Abdulrahman Al-Rashed

November 12, 2024

When Donald Trump won his first presidency, it came as a surprise. We knew very little about him — his personality, ideas or leadership style. In a closed seminar, one of his close associates said: “His strength is also his flaw; he has a strong personality, so beware of angering him — he might just throw you under the bus.” It turned out he was not wrong.

This new version of Trump appears to be different from the first. He seems less aggressive, more willing to listen, and he seems to have a broader understanding of political issues.

We are cautiously optimistic, given his immense popularity at home. This domestic support gives him a strong foundation for both internal and external influence. He won every battle of his campaign and his opponents have laid down their arms, recognizing his victory. We know his abilities from his previous presidency — he has the courage and energy to bring significant change. Like any president entering a second term, he will aim to make his mark in the history books.

It may be overly hopeful to see Trump as the man who will end wars and conflicts, or even say he can “save the planet.” However, he has promised to work toward these goals.

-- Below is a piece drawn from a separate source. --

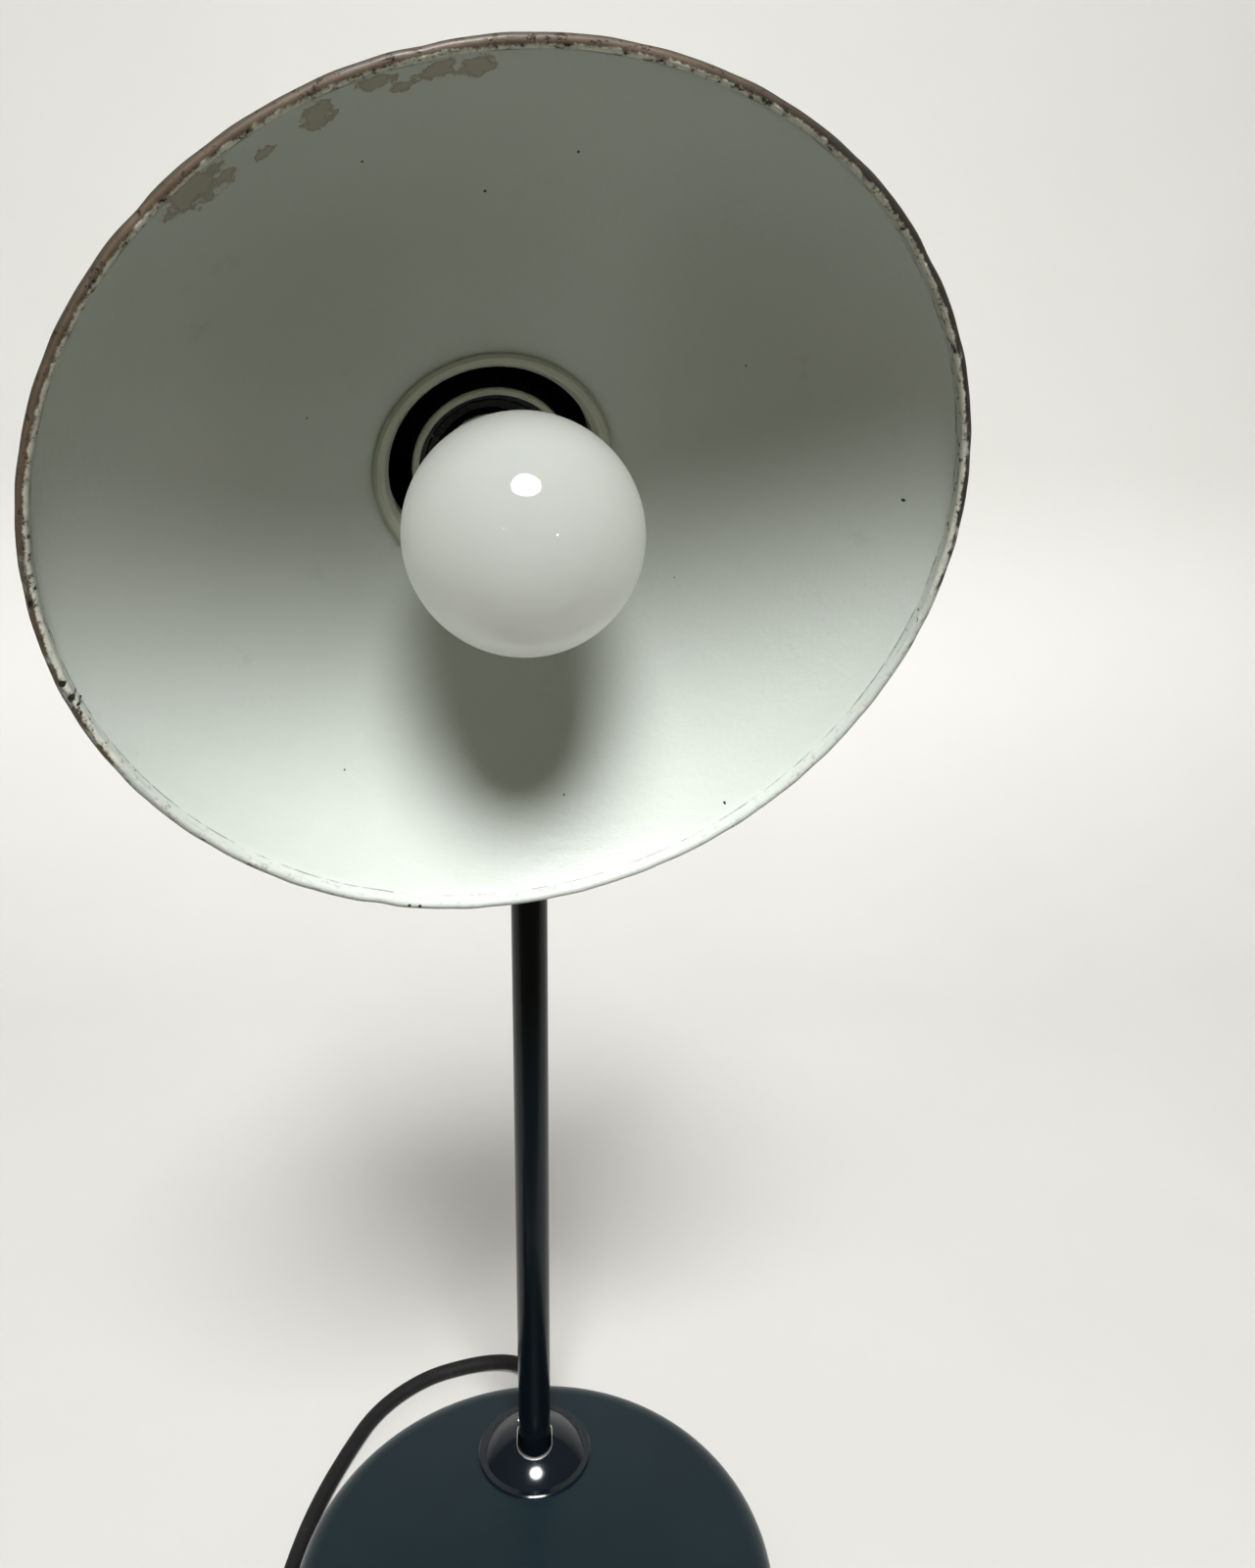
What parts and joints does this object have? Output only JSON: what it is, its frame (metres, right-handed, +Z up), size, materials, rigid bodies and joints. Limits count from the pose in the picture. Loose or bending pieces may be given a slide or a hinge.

Currently, there is the Ukraine war, conflicts in Gaza and Lebanon, the question of a Palestinian state, tensions with Iran, the Houthis’ presence at the entrance to the Red Sea, the end of the US’ military presence in Iraq and Syria, North Korea’s threats to US allies and, perhaps the most challenging issue, strained relations with China, both politically and militarily, in regions like the Philippines and Taiwan.

Trump has often spoken about his ability to leverage his relationship with Russian President Vladimir Putin to end the war in Ukraine. Europe and Russia are both bogged down in this conflict; after nearly two years, Russia has not been able to take over Ukraine, nor have the Ukrainians succeeded in driving out Russian forces. A military resolution seems out of reach.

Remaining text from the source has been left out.